Your goal
Answer with a single number, the count of lines holding the word "scene".
## Begin
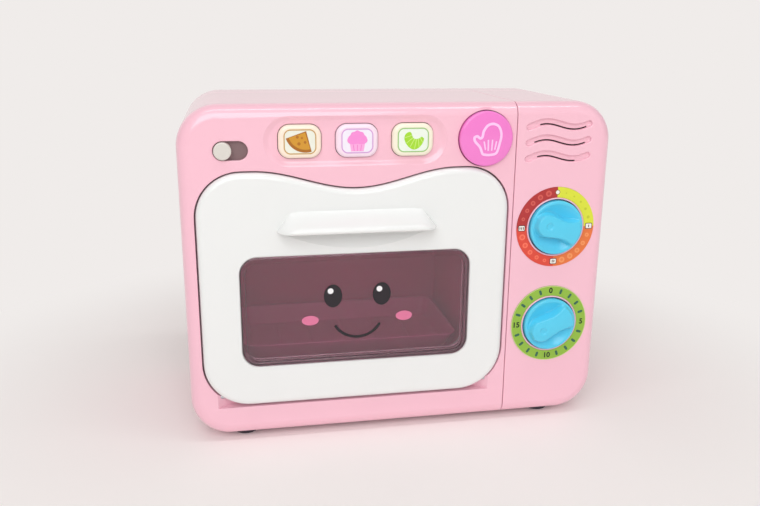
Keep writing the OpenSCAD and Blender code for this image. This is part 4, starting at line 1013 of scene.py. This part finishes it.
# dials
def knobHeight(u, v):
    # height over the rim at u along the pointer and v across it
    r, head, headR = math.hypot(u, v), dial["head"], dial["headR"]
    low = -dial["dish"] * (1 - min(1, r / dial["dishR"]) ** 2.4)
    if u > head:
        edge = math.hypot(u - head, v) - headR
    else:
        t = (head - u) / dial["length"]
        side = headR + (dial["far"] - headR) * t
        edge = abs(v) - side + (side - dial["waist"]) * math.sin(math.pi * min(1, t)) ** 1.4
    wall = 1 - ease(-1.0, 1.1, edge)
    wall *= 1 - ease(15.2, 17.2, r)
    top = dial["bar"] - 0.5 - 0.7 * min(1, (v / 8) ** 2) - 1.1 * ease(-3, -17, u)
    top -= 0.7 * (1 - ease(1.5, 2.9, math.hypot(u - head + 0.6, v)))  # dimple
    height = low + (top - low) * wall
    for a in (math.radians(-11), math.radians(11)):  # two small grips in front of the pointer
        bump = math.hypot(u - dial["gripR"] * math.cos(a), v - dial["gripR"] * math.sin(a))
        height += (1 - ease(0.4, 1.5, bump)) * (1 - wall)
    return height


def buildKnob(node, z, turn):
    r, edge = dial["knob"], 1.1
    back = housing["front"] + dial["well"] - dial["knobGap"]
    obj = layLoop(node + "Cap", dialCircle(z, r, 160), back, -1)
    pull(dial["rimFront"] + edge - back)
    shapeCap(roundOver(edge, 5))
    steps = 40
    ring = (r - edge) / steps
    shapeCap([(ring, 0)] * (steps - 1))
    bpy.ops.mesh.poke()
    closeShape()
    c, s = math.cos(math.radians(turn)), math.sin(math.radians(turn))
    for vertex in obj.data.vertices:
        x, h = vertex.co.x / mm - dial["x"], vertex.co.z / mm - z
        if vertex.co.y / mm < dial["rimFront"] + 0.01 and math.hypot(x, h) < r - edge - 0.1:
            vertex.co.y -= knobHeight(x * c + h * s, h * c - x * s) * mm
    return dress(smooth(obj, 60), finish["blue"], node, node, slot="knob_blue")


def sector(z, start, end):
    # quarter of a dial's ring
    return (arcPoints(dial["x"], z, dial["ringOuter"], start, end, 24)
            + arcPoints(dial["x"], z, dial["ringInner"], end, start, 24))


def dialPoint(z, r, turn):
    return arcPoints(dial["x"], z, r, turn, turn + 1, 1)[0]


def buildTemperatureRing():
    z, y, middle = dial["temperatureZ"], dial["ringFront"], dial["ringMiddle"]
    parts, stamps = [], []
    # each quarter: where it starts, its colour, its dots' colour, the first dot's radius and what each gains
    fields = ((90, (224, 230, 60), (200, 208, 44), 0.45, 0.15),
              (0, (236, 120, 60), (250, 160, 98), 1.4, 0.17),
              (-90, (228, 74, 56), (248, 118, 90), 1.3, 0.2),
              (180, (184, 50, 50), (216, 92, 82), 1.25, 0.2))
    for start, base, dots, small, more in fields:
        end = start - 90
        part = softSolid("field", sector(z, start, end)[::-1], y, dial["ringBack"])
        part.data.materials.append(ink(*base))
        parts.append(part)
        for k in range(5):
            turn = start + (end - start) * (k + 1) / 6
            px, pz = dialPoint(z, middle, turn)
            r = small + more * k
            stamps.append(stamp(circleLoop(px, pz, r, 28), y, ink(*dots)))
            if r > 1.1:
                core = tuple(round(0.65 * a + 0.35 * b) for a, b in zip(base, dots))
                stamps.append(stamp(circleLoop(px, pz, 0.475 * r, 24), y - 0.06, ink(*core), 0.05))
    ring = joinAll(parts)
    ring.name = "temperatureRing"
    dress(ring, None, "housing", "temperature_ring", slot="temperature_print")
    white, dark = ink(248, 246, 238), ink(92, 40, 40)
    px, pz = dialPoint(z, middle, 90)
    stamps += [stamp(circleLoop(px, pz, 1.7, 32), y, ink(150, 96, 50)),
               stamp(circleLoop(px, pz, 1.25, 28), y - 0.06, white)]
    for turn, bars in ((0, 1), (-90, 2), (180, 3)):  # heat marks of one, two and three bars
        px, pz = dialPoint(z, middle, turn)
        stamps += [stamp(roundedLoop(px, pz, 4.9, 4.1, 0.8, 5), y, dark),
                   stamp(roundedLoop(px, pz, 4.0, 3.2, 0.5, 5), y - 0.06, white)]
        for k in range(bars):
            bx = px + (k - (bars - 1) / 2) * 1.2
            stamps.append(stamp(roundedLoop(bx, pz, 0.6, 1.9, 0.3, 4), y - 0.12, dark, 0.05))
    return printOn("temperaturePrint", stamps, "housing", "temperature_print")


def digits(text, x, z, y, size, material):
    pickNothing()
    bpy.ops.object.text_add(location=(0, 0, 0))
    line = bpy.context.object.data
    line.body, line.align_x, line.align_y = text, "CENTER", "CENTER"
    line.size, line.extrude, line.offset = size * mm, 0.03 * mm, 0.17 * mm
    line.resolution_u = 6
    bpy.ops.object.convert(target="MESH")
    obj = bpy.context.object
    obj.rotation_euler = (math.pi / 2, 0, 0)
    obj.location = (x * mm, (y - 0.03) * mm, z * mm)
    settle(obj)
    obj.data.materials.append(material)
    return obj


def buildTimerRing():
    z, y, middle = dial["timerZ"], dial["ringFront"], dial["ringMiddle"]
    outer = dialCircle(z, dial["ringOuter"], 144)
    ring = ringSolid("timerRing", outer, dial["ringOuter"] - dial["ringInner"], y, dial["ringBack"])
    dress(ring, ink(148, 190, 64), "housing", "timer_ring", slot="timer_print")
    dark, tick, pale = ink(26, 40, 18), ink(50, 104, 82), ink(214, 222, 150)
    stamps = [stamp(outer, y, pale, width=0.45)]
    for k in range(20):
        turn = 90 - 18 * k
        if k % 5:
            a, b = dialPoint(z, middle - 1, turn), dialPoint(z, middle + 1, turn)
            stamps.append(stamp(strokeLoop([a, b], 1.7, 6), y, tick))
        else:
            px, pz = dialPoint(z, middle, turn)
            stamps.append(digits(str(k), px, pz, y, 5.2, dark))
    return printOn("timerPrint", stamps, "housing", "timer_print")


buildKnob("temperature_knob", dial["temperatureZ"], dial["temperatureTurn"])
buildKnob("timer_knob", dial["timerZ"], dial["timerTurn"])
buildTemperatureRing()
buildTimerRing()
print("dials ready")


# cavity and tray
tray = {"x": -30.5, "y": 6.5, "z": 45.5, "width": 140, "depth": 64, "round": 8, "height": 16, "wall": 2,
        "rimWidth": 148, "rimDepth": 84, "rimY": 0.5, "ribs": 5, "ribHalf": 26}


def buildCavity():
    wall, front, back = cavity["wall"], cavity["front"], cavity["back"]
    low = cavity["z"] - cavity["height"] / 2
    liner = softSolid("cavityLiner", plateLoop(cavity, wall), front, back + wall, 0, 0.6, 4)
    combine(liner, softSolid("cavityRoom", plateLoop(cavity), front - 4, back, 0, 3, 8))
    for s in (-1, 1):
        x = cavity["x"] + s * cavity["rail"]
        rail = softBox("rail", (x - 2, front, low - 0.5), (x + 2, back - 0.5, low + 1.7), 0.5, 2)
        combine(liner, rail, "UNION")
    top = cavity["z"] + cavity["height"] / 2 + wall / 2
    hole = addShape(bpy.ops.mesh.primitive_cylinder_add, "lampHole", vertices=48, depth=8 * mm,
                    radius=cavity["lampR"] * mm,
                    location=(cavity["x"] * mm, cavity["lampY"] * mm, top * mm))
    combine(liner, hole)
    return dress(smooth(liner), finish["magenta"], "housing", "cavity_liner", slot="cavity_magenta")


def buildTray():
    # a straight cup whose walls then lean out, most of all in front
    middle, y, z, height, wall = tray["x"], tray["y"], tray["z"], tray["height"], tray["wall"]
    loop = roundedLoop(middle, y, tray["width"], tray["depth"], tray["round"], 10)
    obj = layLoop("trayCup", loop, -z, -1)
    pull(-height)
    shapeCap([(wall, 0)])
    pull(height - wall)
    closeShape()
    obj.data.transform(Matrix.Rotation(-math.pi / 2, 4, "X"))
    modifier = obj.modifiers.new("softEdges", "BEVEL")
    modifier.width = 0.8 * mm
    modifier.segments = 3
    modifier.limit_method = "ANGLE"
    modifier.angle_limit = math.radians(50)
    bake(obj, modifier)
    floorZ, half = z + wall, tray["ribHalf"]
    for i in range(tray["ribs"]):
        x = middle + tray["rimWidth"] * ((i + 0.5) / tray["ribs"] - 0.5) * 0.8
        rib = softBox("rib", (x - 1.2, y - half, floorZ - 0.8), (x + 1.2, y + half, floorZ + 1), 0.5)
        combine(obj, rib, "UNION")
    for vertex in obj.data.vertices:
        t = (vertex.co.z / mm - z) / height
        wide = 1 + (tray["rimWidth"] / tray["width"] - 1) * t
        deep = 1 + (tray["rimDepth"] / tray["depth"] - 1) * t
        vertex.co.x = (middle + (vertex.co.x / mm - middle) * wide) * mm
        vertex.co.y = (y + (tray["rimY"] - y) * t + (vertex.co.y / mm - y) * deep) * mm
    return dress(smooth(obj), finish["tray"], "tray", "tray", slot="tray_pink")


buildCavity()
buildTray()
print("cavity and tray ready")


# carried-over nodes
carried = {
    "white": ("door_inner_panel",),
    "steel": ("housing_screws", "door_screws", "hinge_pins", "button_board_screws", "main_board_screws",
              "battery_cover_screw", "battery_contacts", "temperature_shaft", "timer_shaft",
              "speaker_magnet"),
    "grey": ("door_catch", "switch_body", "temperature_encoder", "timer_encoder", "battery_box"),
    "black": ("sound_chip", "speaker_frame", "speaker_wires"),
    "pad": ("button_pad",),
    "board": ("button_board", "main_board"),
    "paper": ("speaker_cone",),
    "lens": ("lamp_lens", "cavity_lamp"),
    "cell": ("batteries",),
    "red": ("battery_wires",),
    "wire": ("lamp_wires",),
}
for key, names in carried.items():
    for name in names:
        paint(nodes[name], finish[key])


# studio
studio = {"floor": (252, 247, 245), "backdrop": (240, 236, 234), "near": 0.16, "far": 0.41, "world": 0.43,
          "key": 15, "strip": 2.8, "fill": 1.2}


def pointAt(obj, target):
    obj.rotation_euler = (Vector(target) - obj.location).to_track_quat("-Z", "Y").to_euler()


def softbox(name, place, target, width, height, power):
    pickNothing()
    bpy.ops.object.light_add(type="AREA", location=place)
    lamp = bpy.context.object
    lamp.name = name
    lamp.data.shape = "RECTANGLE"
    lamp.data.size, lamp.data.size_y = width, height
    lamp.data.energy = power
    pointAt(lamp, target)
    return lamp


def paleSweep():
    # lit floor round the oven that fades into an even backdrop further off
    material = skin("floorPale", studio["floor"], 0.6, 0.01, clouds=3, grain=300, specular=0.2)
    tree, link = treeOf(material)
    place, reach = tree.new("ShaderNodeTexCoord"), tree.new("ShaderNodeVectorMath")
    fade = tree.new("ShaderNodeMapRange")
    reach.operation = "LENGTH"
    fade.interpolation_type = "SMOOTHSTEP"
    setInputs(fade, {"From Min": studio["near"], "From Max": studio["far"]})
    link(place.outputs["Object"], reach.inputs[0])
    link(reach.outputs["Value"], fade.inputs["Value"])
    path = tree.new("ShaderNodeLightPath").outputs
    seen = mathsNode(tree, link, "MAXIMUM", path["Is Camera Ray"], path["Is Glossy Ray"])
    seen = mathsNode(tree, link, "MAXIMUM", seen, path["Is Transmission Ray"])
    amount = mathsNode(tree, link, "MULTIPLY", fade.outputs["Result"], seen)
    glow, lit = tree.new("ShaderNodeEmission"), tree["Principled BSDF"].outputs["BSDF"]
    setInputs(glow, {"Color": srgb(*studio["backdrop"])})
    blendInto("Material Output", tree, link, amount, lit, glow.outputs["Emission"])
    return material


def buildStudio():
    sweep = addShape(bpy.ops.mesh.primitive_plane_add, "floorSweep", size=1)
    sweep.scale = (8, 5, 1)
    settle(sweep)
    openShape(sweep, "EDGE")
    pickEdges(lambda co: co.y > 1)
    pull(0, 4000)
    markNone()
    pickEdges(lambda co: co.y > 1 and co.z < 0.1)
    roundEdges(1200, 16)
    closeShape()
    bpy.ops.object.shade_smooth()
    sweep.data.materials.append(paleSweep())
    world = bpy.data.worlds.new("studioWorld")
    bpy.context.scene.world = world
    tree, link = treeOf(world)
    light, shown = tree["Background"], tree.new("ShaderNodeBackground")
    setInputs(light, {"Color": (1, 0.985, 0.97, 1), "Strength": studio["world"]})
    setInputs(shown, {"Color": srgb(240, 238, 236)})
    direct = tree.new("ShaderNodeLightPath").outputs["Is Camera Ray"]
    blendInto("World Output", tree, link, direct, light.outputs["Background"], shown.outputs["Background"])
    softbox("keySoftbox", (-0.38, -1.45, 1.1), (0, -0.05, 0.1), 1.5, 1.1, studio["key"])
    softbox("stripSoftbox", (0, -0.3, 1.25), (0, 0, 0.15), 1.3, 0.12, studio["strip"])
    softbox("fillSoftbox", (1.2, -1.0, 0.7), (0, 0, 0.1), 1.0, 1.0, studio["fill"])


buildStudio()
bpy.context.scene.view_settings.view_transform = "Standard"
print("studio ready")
## End
Response to the task
3